══ GIVEN MATERIAL ══
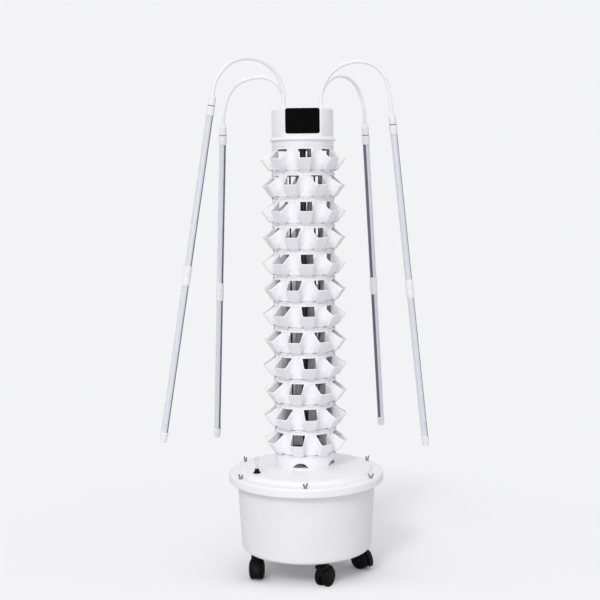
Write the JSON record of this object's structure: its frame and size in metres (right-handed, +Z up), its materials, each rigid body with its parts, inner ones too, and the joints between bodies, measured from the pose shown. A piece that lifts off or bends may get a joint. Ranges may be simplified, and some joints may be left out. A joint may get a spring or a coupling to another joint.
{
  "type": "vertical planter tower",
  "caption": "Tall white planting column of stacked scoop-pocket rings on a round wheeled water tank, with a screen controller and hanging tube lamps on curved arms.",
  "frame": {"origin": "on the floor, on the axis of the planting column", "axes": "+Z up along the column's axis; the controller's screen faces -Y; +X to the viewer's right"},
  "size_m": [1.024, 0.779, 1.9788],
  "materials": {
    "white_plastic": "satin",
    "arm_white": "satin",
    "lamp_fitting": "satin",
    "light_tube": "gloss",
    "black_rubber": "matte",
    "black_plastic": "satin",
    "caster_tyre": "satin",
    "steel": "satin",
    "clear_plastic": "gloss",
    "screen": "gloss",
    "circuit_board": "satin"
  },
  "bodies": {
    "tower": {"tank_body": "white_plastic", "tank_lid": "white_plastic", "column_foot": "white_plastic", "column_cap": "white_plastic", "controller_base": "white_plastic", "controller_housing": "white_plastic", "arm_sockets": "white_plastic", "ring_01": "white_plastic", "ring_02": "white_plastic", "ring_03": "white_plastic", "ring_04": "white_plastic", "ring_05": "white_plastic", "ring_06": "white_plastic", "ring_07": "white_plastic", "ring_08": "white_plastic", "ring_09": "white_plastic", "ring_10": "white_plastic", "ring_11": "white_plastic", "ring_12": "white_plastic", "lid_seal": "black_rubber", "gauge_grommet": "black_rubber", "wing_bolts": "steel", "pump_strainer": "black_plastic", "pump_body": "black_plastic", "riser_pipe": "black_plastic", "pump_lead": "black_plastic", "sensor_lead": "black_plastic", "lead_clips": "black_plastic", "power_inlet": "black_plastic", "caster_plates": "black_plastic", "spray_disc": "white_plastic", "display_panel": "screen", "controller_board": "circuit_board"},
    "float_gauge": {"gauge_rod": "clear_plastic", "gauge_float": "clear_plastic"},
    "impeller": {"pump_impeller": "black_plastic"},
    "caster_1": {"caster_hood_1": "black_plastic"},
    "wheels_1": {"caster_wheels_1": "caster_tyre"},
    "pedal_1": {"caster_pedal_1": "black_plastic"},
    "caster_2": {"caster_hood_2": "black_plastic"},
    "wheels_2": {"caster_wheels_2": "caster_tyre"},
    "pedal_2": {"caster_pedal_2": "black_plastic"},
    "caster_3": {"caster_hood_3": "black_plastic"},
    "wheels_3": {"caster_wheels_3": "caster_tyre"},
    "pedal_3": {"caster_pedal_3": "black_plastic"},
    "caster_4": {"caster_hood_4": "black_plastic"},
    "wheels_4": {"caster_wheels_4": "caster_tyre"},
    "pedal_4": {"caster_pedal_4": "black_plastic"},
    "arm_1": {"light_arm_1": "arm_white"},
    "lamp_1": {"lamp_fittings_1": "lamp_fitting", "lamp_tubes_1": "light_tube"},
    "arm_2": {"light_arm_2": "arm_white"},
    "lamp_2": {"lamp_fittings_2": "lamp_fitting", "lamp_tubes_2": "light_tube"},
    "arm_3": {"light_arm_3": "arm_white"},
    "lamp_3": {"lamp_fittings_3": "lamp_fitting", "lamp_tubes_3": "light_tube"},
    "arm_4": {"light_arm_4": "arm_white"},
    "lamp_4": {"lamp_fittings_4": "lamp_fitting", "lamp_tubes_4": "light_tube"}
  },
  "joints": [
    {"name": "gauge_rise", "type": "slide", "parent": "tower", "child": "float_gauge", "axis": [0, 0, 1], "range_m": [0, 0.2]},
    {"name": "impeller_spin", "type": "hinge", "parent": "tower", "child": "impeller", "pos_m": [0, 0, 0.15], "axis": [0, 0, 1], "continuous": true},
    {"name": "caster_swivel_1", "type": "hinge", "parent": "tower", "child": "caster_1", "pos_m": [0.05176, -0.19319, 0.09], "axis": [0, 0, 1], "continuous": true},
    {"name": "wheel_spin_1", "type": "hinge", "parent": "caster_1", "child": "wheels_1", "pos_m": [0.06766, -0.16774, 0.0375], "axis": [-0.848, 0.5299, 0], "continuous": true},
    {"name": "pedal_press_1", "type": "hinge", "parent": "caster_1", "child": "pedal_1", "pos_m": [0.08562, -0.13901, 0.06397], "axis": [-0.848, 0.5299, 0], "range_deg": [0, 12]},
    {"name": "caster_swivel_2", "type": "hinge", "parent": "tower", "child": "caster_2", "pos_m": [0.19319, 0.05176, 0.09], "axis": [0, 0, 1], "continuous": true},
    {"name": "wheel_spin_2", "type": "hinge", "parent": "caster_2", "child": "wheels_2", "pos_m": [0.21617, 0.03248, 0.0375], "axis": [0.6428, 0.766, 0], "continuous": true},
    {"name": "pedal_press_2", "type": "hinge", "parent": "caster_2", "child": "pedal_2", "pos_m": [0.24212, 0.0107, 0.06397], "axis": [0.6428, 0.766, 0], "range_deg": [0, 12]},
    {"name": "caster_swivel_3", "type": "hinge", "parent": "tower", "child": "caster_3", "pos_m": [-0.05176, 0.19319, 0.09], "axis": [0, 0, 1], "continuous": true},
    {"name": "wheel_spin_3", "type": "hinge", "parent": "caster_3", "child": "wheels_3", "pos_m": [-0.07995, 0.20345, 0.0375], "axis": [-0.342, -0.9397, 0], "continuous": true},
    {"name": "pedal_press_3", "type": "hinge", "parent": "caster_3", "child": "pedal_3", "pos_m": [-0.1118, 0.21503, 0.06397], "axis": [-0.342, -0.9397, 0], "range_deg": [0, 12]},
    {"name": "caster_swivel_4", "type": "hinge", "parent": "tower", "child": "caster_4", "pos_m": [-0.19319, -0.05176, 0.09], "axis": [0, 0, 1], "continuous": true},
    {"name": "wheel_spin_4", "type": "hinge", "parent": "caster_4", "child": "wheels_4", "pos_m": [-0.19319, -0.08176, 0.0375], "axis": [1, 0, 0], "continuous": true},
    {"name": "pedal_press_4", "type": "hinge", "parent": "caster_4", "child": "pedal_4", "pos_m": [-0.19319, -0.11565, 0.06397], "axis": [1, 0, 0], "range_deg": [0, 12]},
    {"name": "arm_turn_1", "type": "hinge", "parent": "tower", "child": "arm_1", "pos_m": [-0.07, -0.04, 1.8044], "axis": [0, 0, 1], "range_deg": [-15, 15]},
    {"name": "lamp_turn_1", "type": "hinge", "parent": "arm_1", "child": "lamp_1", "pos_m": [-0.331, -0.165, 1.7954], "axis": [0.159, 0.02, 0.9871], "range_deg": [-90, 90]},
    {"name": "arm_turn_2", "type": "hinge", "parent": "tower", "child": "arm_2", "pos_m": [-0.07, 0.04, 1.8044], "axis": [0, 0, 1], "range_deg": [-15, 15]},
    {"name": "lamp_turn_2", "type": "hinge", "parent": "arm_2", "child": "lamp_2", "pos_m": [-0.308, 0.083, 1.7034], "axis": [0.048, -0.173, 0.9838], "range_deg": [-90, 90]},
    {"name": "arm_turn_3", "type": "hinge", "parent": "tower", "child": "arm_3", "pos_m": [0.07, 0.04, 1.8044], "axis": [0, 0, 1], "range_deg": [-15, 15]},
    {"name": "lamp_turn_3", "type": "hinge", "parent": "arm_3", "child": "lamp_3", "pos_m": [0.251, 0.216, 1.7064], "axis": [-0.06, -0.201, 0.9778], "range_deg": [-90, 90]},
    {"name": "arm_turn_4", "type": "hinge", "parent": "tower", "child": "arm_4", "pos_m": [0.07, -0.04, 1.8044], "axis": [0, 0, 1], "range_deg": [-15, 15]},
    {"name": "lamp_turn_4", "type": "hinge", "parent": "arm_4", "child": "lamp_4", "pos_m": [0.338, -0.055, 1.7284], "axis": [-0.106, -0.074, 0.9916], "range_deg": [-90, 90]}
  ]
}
═══
EXERCISE DIRECTIONS: Looking at the data above, show all lines where the word "frame" occurs.

ANSWER TO THE PROBLEM:
Write the JSON record of this object's structure: its frame and size in metres (right-handed, +Z up), its materials, each rigid body with its parts, inner ones too, and the joints between bodies, measured from the pose shown. A piece that lifts off or bends may get a joint. Ranges may be simplified, and some joints may be left out. A joint may get a spring or a coupling to another joint.
  "frame": {"origin": "on the floor, on the axis of the planting column", "axes": "+Z up along the column's axis; the controller's screen faces -Y; +X to the viewer's right"},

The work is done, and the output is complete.